Leslie Marshall

Personal information
- Full name: Leslie Phillips Marshall
- Born: 25 January 1894 Tripatur, Chennai, India
- Died: 28 February 1978 (aged 84) Taunton, Somerset, England
- Nickname: "LP"
- Batting: Right-handed
- Role: Batsman
- Relations: Brother Alan

Domestic team information
- 1913–31: Somerset
- First-class debut: 30 June 1913 Somerset v Yorkshire
- Last First-class: 9 June 1931 Somerset v New Zealanders

Career statistics
| Competition | First-class |
| Matches | 11 |
| Runs scored | 162 |
| Batting average | 8.52 |
| 100s/50s | –/– |
| Top score | 37 |
| Balls bowled | 24 |
| Wickets | 1 |
| Bowling average | 16.00 |
| 5 wickets in innings | – |
| 10 wickets in match | – |
| Best bowling | 1/7 |
| Catches/stumpings | 6/– |
- Source: CricketArchive, 11 July 2010

= Leslie Marshall (cricketer) =

English cricketer

Leslie Phillips Marshall MC MD TD (25 January 1894 – 28 February 1978) was an English first-class cricketer who played for Somerset between 1913 and 1931. He was born at Chennai, India, then called Madras, and died at Taunton, Somerset.

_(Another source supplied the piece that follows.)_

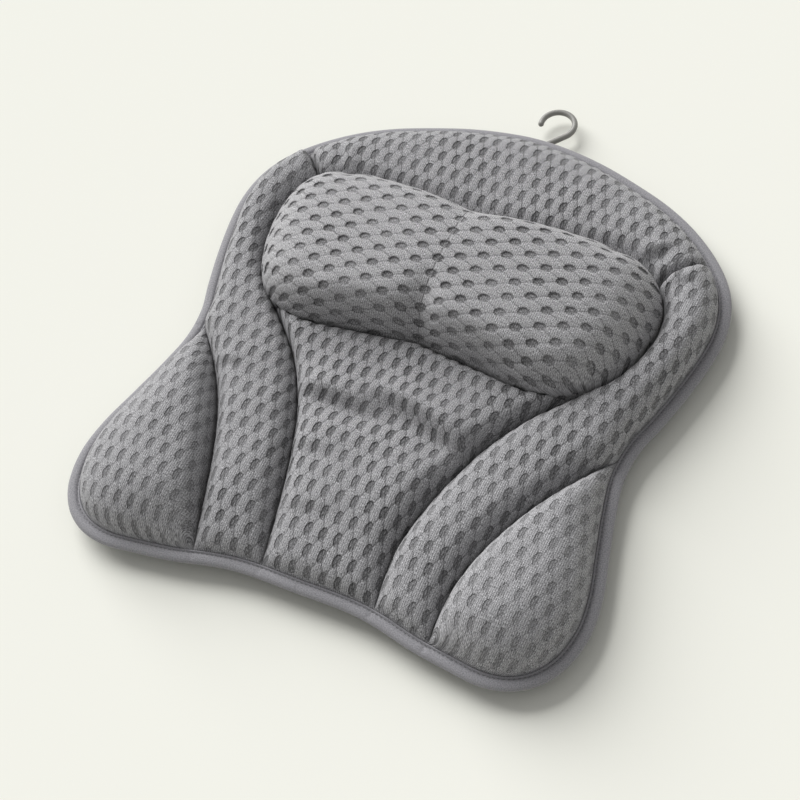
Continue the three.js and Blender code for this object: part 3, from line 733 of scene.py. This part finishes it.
def mesh_cloth(name, colour, weave):
    """Knitted air mesh: ribs with single stitches, a second layer of knit at the bottom of each crisp oval
    hole, and faint creases between the holes. Painted shade darkens each hole's floor, a crescent on its
    window side, its rim and the creases. The cloth's coordinates say how far its relief and painted shade
    stand out."""
    material, shader = new_material(
        name, colour, 0.85, {"Sheen Weight": 0.2, "Sheen Roughness": 0.4, "Specular IOR Level": 0.2})
    nodes, links = shader.id_data.nodes, shader.id_data.links
    (pitch_u, pitch_v), (hole_u, hole_v), (shadow_offset_u, shadow_offset_v) = weave["half_pitch"], weave["hole"], weave["shadow_offset"]
    hole_floor_painted_shade, painted_crease_darkness = weave["hole_floor_painted_shade"], weave["painted_crease_darkness"]
    place = on_cloth(shader, "cloth")
    u, v, taut = parts_of(place)
    stray_u, stray_v, _ = parts_of(grain(place, 160)["Color"])

    def strayed(way, stray):
        return plus(way, times(less(stray, 0.5), stray_of_holes))

    def oval(x, y):
        x, y = times(x, pitch_u / hole_u), times(y, pitch_v / hole_v)
        return calc("SQRT", plus(times(x, x), times(y, y)))

    def nearest_hole(x, y):
        x, y = to_and_fro(x), to_and_fro(y)
        return calc("MINIMUM", oval(x, y), oval(less(1.0, x), less(1.0, y)))

    def faded(shade):
        return plus(1.0, times(less(shade, 1.0), taut))

    a, b = over(strayed(u, stray_u), pitch_u), over(strayed(v, stray_v), pitch_v)
    ring = over(nearest_hole(a, b), 2.0)
    # Painted shadow: the hole moved away from the window. Inside the hole but outside the moved one, a
    # crescent on the window side is painted darker as the shadow of the hole's wall.
    shadow_moved_hole = over(nearest_hole(less(a, shadow_offset_u / pitch_u), less(b, shadow_offset_v / pitch_v)), 2.0)
    crease = calc("MINIMUM", to_and_fro(less(a, b)), to_and_fro(plus(a, b)))
    inside_hole = shades(ring, [(0.48, 1), (0.52, 0)])
    # Painted shade: each hole's floor is darker, and darker still in that crescent.
    painted_floor_and_crescent = shades(shadow_moved_hole, [(0.32, hole_floor_painted_shade), (0.5, 0.78 * hole_floor_painted_shade)])
    painted_hole_shade = faded(less(1.0, times(inside_hole, less(1.0, painted_floor_and_crescent))))
    # Painted shade: a thin dark ring round each hole's rim.
    painted_rim_shade = shades(ring, [(0.44, 1), (0.49, 0.6), (0.54, 1)])
    # Painted shade along the creases between the holes, together with the rim's.
    painted_crease_shade = shades(crease, [(0, 1 - painted_crease_darkness), (0.06, 1 - 0.8 * painted_crease_darkness), (0.14, 1)])
    painted_crease_shade = faded(times(painted_crease_shade, painted_rim_shade))

    rib, stitch = ribs(u, rib_pitch), ribs(v, 1.15 * rib_pitch)
    knit = plus(times(rib, 0.5), times(times(stitch, rib), 0.5))
    yarn = nodes.new("ShaderNodeVectorMath")
    yarn.operation = "MULTIPLY"
    yarn.inputs[1].default_value = (1, 0.35, 0)
    links.new(place, yarn.inputs[0])
    fleck = grain(yarn.outputs[0], 2100)[0]
    fleck_shade = shades(fleck, [(0.3, 0.34), (0.5, 0.98), (0.7, 1.74)])
    knit_shade = plus(1.0, times(knit, 0.36))
    tint = nodes.new("ShaderNodeVectorMath")
    tint.operation = "SCALE"
    tint.inputs[0].default_value = colour[:3]
    links.new(times(times(painted_hole_shade, painted_crease_shade), times(fleck_shade, knit_shade)), tint.inputs["Scale"])
    links.new(tint.outputs[0], shader.inputs["Base Color"])

    wall = shades(ring, [(0.4, 0), (0.53, 1)])
    hole_height = times(times(wall, taut), 5)
    raised(shader, plus(plus(hole_height, knit), times(fleck, 1.5)), 0.16 * MM)
    return material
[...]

Educated at Taunton School, Marshall played in three first-class matches for Somerset at the age of 19 in 1913, but a score of 26 against Derbyshire was his only success. His schooling was interrupted in 1914 when he joined the British forces serving overseas. He was discharged at the end of the war after receiving shrapnel wounds to the leg and buttock. He then made one first-class appearance in each of the 1914, 1919, 1926 and 1928 seasons, making little impact and, while a student at Cambridge University, he also appeared in one of the non-first-class trials matches in 1919, though he did not appear for the University side in any first-class games.

In 1931, he returned for four matches, the most he played in any one season, and in his final match, against the New Zealanders, he twice improved his highest score, made 18 years earlier, with 29 in the first innings and 37 in the second.

==Family and life outside cricket==
His brother Alan also played for Somerset between 1914 and 1931. He also had a brother Basil and a sister (?) who died in childhood. Following service in the First World War, Marshall qualified as a physician. and in 1931 married Catherine Mary (née Hext) who also qualified as a doctor. He and Mary had two sons, William Hext Marshall (1933), who became a doctor and Hugh Marshall (1934), who became a vicar. In 1936, they had a son who was stillborn. In 1937, he was awarded a Doctor of Medicine degree at Cambridge University. He lived in Tan House in Blagdon Hill just outside Taunton from World War II until the end of his life. His wife survived him by three years. She died on 16 February 1981.